"Hold on to your hat!" Jim Burns shouted as he slammed the accelerator to the floor. With a high-pitched whine, the electric motor behind my seat burst into action, and "the Enigma" - an experimental red sports car in which I was riding shotgun - bolted forward, pressing me back into my leather seat. In about three seconds we were whipping through the San Diego State University campus at 50 miles an hour.
"We built her really low, so she totally hugs the ground," Burns said as we coasted to a stop at a large intersection near Highway 8. "Watch this." When the light turned green, he floored it again while yanking the steering wheel to the left so that in the middle of the intersection we performed two 360-degree doughnuts, complete with white smoke pouring off the shrieking back wheels. The nearby drivers stared. Giggling, Burns, a mechanical-engineering professor, straightened the wheel and roared out of the intersection; a stolen glance backward revealed that we had left a thick trail of burned rubber on the asphalt. We finally coasted to a halt near his campus laboratory, where a team of students was waiting with a video camera.
"Dude, that was awesome!" one of them blurted.
This, Burns argues, is the future of hybrids. Americans will never accept them if they remain small, meek vehicles like the Toyota Prius or the Honda Insight, which have low top speeds and lackluster pulling power. No, if hybrids are going to appeal to red-meat drivers across the country, they'll need power and performance. "We've got to produce a car that gets a 14-year-old boy excited," Burns said, flashing a bucktoothed grin as he sweated beneath the sun in a loud Hawaiian shirt. "We got to have the smoking! The squealing! The tires popping off!"

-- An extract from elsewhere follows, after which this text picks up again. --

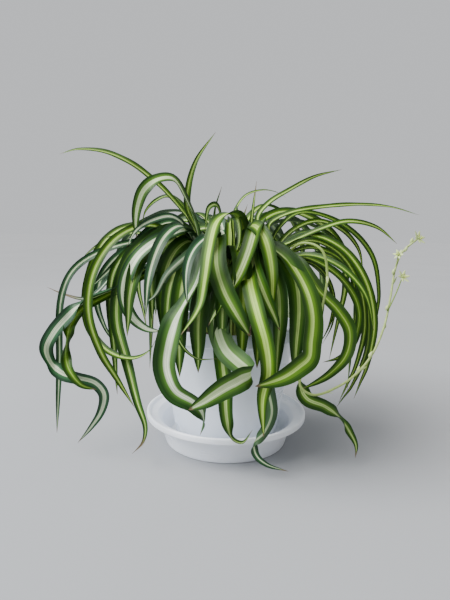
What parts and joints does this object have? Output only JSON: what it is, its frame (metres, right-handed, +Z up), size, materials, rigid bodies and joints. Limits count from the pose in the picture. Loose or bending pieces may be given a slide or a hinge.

Burns is not alone in this belief. Indeed, in the last year the auto industry has decided to drastically bulk up its hybrids. Carmakers are ditching the bumper-car designs that have thus far defined the genre, and in the next two years, every new hybrid that hits the showroom will be a lumbering truck, a thundering S.U.V. or a high-powered luxury car. There is nary a podlike bubble among them. Normally these sorts of boats are infamous for their abysmal fuel economy. But when tricked out with hybrid drivetrains, they can squeeze up to 50 percent more out of a tank of gas. In essence, they are a compromise - nowhere near as good with fuel as a Prius but nowhere near as bad as a regular S.U.V. gas guzzler.
Eventually we can hope to see cars that are good on all three metrics, cars we can truly love!